Lysa TerKeurst has an excellent devotional today titled “Glimpses of Joy” - she shares he insights on James 1:2-3, where the brother of Jesus wrote, “Consider it pure joy, my brothers and sisters, whenever you face trials of many kinds, because you know that the testing of your faith produces perseverance.” I remember reading those verses when my chronic pain began and wanting to either throw up or punch the wall! Often my reaction was, “God, can you please choose someone else? I’ve had enough of this testing!”

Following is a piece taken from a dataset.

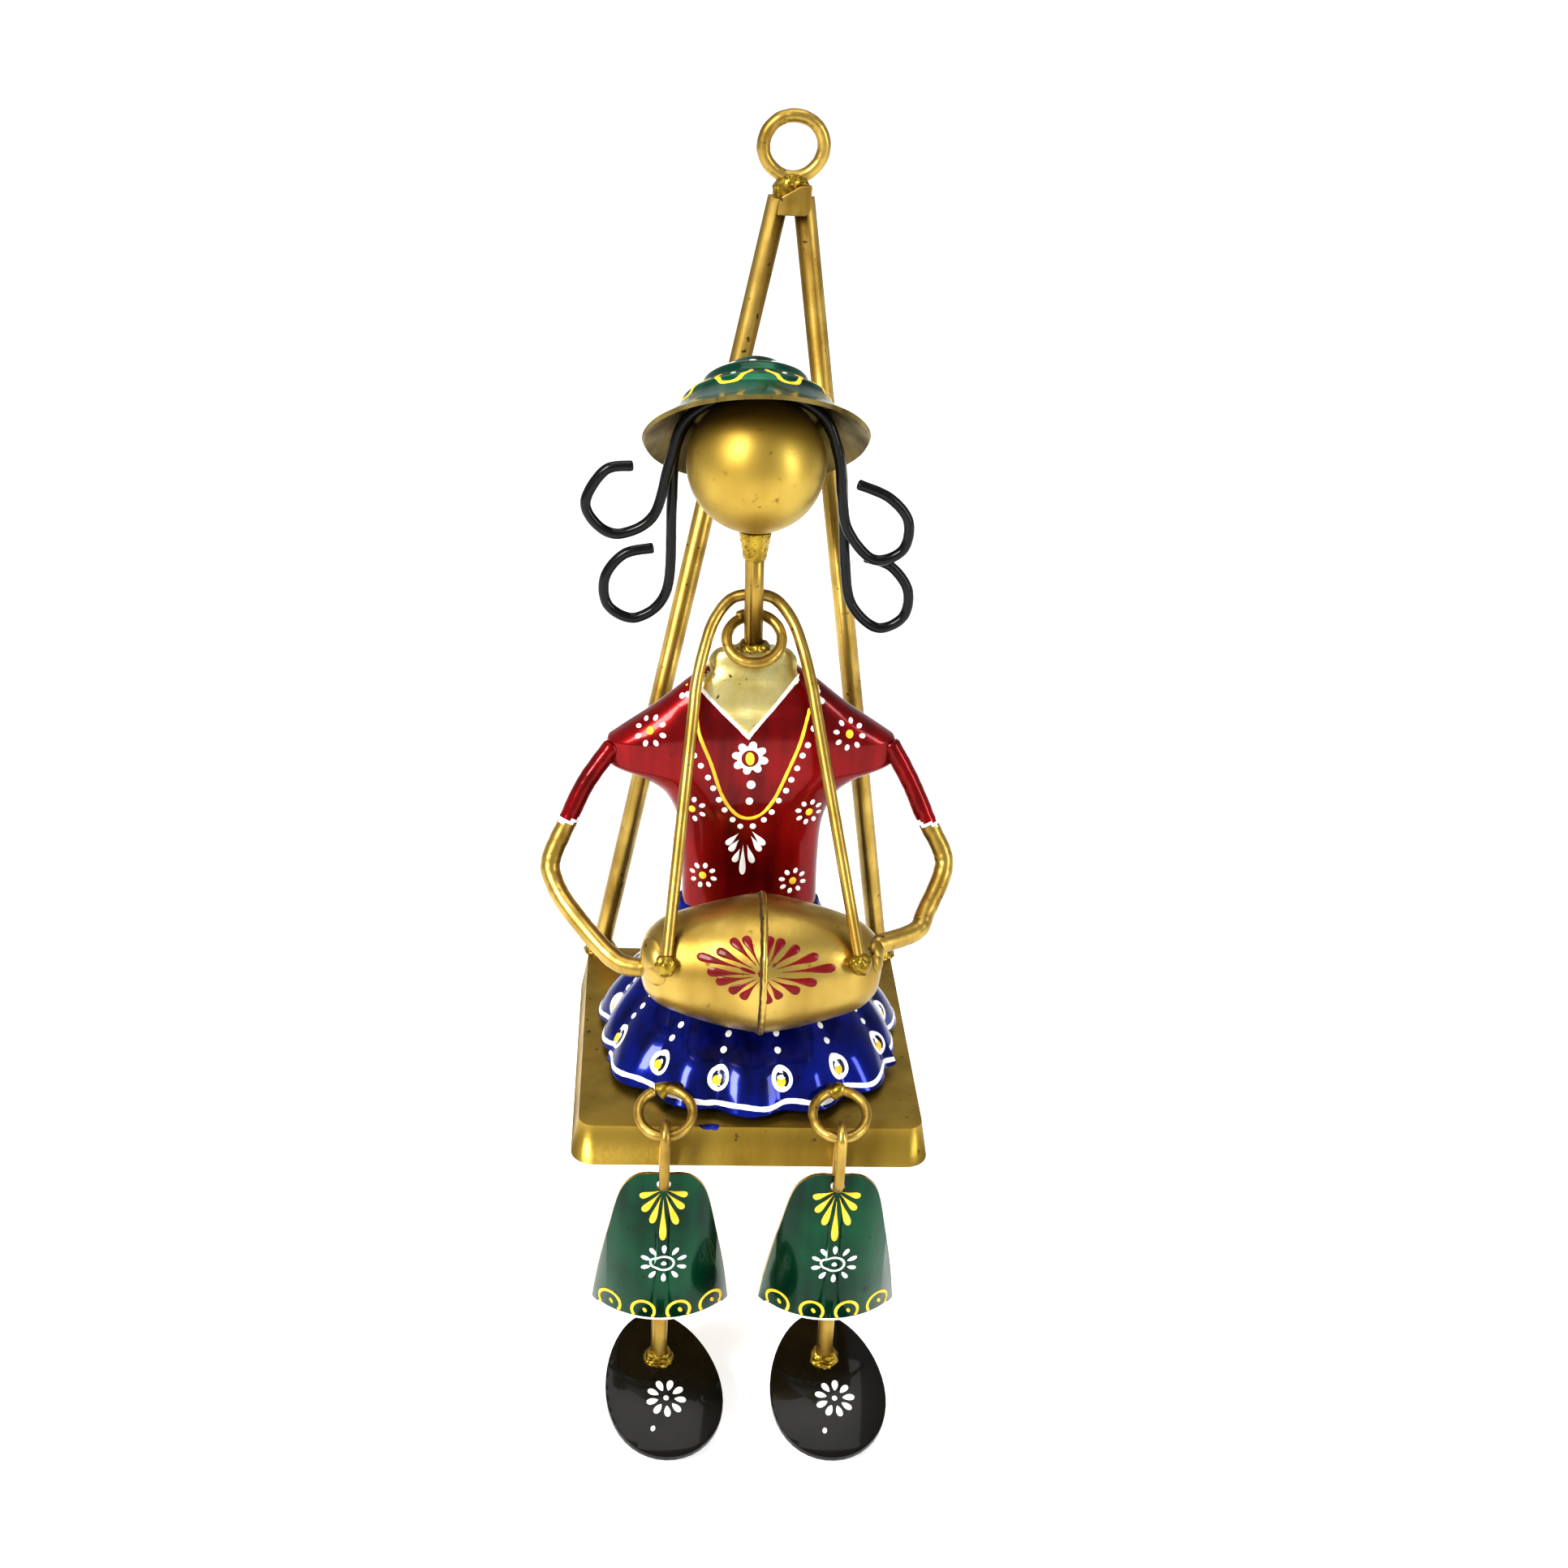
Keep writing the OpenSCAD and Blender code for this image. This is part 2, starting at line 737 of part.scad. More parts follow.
// Lumps of weld that join the backs of the leg rings to the skirt just above its hem
module ring_welds() {
    back = 2 * ring_r * sin(ring_tilt);
    rise = 2 * ring_r * cos(ring_tilt);
    weld_l = skirt_y - hem_r / 2 - ring_y - back;
    color(gold)
        difference() {
            for (side = [-1, 1])
                at_ring(side)
                    translate([0, back, rise])
                        rotate([-90, 0, 0])
                            cylinder(d = ring_weld_d, h = weld_l, $fn = 32);
            skirt_form(0, 0, 0);
            translate([seat_x - hem_r / 2, skirt_y - hem_r / 2, seat_z]) cube([hem_r, hem_r, 20]);
            leg_ring(-1);
            leg_ring(1);
        }
}

// A long wire link, hanging in the YZ plane with its upper round end about the ring's wire
module leg_link(side) {
    color(gold)
        at_ring(side)
            rotate([0, -90, 0]) {
                for (end = [[0, -90], [-link_l, 90]])
                    translate([end[0], 0, 0])
                        rotate([0, 0, end[1]])
                            rotate_extrude(angle = 180, $fn = 64)
                                translate([link_r, 0]) circle(d = link_d, $fn = 32);
                for (s = [-1, 1])
                    translate([-link_l, s * link_r, 0])
                        rotate([0, 90, 0]) cylinder(d = link_d, h = link_l, $fn = 32);
            }
}

module leg_link_left() {
    leg_link(-1);
}

module leg_link_right() {
    leg_link(1);
}

// Moves its children to a leg's pivot, the middle of the link's lower wire
module at_pivot(side) {
    translate([seat_x + side * leg_x, ring_y, pivot_z]) children();
}

// One edge of a trouser plate from its hem to its top
function trouser_edge(s) =
    let (w = s * trouser_w, low = trouser_top - trouser_h)
        [[w, low], [w * 0.91, low + trouser_h * 0.26], [w * 0.77, low + trouser_h * 0.56],
            [w * 0.62, trouser_top - 6.4], [w * 0.44, trouser_top - 1.8], [w * 0.2, trouser_top]];

// The whole outline of a trouser plate, from one hem corner over its top to the other
function trouser_outline() =
    let (up = trouser_edge(-1), down = trouser_edge(1), last = len(down) - 1)
        curve(concat(up, [for (i = [last : -1 : 0]) down[i]]), 4);

// A curved trouser plate with a rounded top and the hole that the link passes through
module trouser(side) {
    low = trouser_top - trouser_h;
    color(green)
        at_pivot(side)
            difference() {
                intersection() {
                    translate([0, trouser_r - trouser_wall / 2, low])
                        cylinder(r = trouser_r, h = trouser_h, $fn = 128);
                    translate([0, 8, 0])
                        rotate([90, 0, 0])
                            linear_extrude(20) polygon(trouser_outline());
                }
                translate([0, trouser_r - trouser_wall / 2, low - 1])
                    cylinder(r = trouser_r - trouser_wall, h = trouser_h + 2, $fn = 128);
                rotate([90, 0, 0]) cylinder(r = hole_r, h = 10, center = true, $fn = 48);
            }
}

// Moves its children to where the shin rod stands on the shoe, with y towards the heel
module on_shoe(side) {
    at_pivot(side)
        translate([0, shin_y, shoe_z])
            rotate([shoe_tilt, 0, side < 0 ? shoe_turn_left : shoe_turn_right])
                children();
}

module shoe_dome_form(drop) {
    translate([0, 0, -shoe_dome - drop]) sphere(r = shoe_dome, $fn = 192);
}

module shin_rod(side) {
    color(gold)
        difference() {
            at_pivot(side)
                translate([0, shin_y, shoe_z - shin_d])
                    cylinder(d = shin_d, h = shin_top - shoe_z + shin_d, $fn = 48);
            on_shoe(side) shoe_dome_form(0);
        }
}

// An egg-shaped sole plate, domed upwards, narrow at the heel
module shoe(side) {
    mid = heel_back - shoe_l / 2;
    egg = [
        for (i = [0 : 47]) let (a = 7.5 * i)
            [shoe_w * sin(a) * (1 - 0.2 * cos(a)) / 1.02, mid + shoe_l / 2 * cos(a)]
    ];
    color(black)
        on_shoe(side)
            intersection() {
                difference() {
                    shoe_dome_form(0);
                    shoe_dome_form(shoe_t);
                }
                translate([0, 0, -20]) linear_extrude(30) polygon(egg);
            }
}

// A bead of weld round the shin on the shoe, and one behind the trouser plate
module leg_welds(side) {
    color(gold)
        difference() {
            union() {
                on_shoe(side)
                    translate([0, 0, -1])
                        cylinder(r1 = shin_d / 2 + shoe_weld_w, r2 = shin_d / 2 + 0.4, h = 3, $fn = 48);
                at_pivot(side)
                    translate([0, shin_y - 0.4, shin_top - 6]) sphere(d = shin_d + shoe_weld_w, $fn = 48);
            }
            on_shoe(side) shoe_dome_form(0);
            at_pivot(side) {
                translate([0, shin_y, shoe_z - 5]) cylinder(d = shin_d, h = -shoe_z + 10, $fn = 48);
                translate([0, -trouser_wall / 2, 0]) {
                    translate([0, trouser_r, shoe_z])
                        difference() {
                            cylinder(r = trouser_r + 10, h = -shoe_z, $fn = 128);
                            translate([0, 0, -1])
                                cylinder(r = trouser_r - trouser_wall, h = 2 - shoe_z, $fn = 128);
                        }
                }
            }
        }
}

module trouser_left() {
    trouser(-1);
}

module trouser_right() {
    trouser(1);
}

module shin_rod_left() {
    shin_rod(-1);
}

module shin_rod_right() {
    shin_rod(1);
}

module shoe_left() {
    shoe(-1);
}

module shoe_right() {
    shoe(1);
}

module leg_welds_left() {
    leg_welds(-1);
}

module leg_welds_right() {
    leg_welds(1);
}

hanging_eye();
eye_gusset();
eye_weld();
frame_rod_left();
frame_rod_right();
seat_tray();
rod_foot_welds();
skirt();
skirt_tacks();
torso_front();
torso_back();
neck_rod();
neck_welds();
head_ball();
hat();
hat_stud();
hair_wire_upper();
hair_wire_lower();
arm_left();
arm_right();
drum_cup_left();
drum_cup_right();
drum_seam();
drum_stud();
drum_strap();
strap_welds();
leg_ring_left();
leg_ring_right();
ring_welds();
collar_ring();
leg_link_left();
leg_link_right();
trouser_left();
shin_rod_left();
shoe_left();
leg_welds_left();
trouser_right();
shin_rod_right();
shoe_right();
leg_welds_right();
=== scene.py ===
from math import atan2, cos, pi, radians, sin, sqrt

import bmesh
import bpy
from mathutils import Matrix, Vector, noise
from mathutils.bvhtree import BVHTree
from mathutils.geometry import delaunay_2d_cdt


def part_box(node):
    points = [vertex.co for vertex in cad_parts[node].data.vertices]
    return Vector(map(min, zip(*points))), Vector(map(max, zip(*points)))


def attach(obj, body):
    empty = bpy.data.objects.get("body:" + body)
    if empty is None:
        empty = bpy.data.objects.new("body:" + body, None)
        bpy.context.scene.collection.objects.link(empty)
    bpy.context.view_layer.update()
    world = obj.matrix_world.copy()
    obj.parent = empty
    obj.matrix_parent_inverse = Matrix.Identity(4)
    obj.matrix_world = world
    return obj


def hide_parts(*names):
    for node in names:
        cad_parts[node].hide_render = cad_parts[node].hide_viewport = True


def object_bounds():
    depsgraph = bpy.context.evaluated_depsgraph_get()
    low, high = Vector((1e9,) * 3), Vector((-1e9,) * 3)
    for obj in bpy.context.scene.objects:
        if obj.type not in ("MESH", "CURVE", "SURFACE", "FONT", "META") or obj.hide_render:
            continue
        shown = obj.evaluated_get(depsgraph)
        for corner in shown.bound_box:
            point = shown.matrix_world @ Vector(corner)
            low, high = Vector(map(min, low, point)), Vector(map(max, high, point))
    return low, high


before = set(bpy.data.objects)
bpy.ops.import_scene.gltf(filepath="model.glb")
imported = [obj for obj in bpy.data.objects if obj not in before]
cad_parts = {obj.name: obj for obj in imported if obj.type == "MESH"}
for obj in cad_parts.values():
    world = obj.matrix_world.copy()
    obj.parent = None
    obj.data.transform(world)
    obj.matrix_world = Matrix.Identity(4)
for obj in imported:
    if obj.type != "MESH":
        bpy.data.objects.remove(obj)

cad_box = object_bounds()
MM = 0.001


# ---- Tools: coats of paint, plain mesh, weld metal, node trees and bent wire. ----

def centre_of(node):
    low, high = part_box(node)
    return (low + high) / 2


def coat_group():
    """Patches, streaks, specks and grit of a coat of paint put on by hand."""
    group = bpy.data.node_groups.new("hand_coat", "ShaderNodeTree")
    for label, start in (("Patch Size", 90.0), ("Streak Size", 260.0), ("Speck Size", 700.0),
                         ("Grit Size", 1500.0)):
        group.interface.new_socket(label, in_out="INPUT", socket_type="NodeSocketFloat").default_value = start
    for label in ("Tone", "Specks", "Relief"):
        group.interface.new_socket(label, in_out="OUTPUT", socket_type="NodeSocketFloat")
    nodes, link = group.nodes, group.links.new
    given, out = nodes.new("NodeGroupInput"), nodes.new("NodeGroupOutput")
    place = nodes.new("ShaderNodeTexCoord")

    def cloud(size, detail, stretch=None):
        tex = nodes.new("ShaderNodeTexNoise")
        tex.inputs["Detail"].default_value = detail
        link(given.outputs[size], tex.inputs["Scale"])
        if stretch:
            turn = nodes.new("ShaderNodeMapping")
            turn.inputs["Scale"].default_value = stretch
            link(place.outputs["Object"], turn.inputs["Vector"])
            link(turn.outputs["Vector"], tex.inputs["Vector"])
        else:
            link(place.outputs["Object"], tex.inputs["Vector"])
        return tex.outputs["Fac"]

    def spread(value, low, high):
        step = nodes.new("ShaderNodeMapRange")
        step.inputs["From Min"].default_value = low
        step.inputs["From Max"].default_value = high
        link(value, step.inputs["Value"])
        return step.outputs["Result"]

    def sum_of(kind, a, b):
        step = nodes.new("ShaderNodeMath")
        step.operation = kind
        for socket, value in zip(step.inputs, (a, b)):
            if isinstance(value, float):
                socket.default_value = value
            else:
                link(value, socket)
        return step.outputs["Value"]

    patches = cloud("Patch Size", 3.0)
    streaks = cloud("Streak Size", 2.0, (1.0, 1.0, 0.12))
    mixed = sum_of("ADD", sum_of("MULTIPLY", patches, 0.6), sum_of("MULTIPLY", streaks, 0.4))
    link(spread(mixed, 0.36, 0.64), out.inputs["Tone"])
    link(spread(cloud("Speck Size", 4.0), 0.66, 0.74), out.inputs["Specks"])
    grit = cloud("Grit Size", 2.0)
    relief = sum_of("ADD", sum_of("MULTIPLY", grit, 0.35), sum_of("MULTIPLY", streaks, 0.65))
    link(relief, out.inputs["Relief"])
    return group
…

As a baker I especially appreciated Lysa’s comparison of our reaction to suffering and baking a cake from scratch. When you bake a cake, you absolutely must use all of the ingredients exactly as the recipe specifies, or (as I know from experience!) you’ll have a big mess and/or disaster. Lysa says, “We must know that just like the master baker has reasons to allow the flour and eggs in right measure into the recipe, Jesus, the author and perfecter of our faith (Hebrews 12:2), will do the same with dry times and hard times. And yes, we may have to go through some chaos in the mixing and some heat in the baking, but soon we will rise and live lives that are a sweet offering of hope, grace, peace and comfort to others.”
We can’t pick and choose the events of our lives; everything is there for a reason. (And yes, I know our decisions often have a profound impact on outcomes in life, but I think you likely understand what I’m getting at) The Word of God tell us that suffering is a when, not an if - we know with 100% certainty trials and hardships will come. Unlike the world, we know God uses these things for our good and his glory. As Lysa says in her conclusion, “Let’s enjoy the mess out of all that’s worthy of celebration while fully allowing sorrow to come to our party as well — knowing there’s purpose in the pain and joy in the making of a life with Jesus.”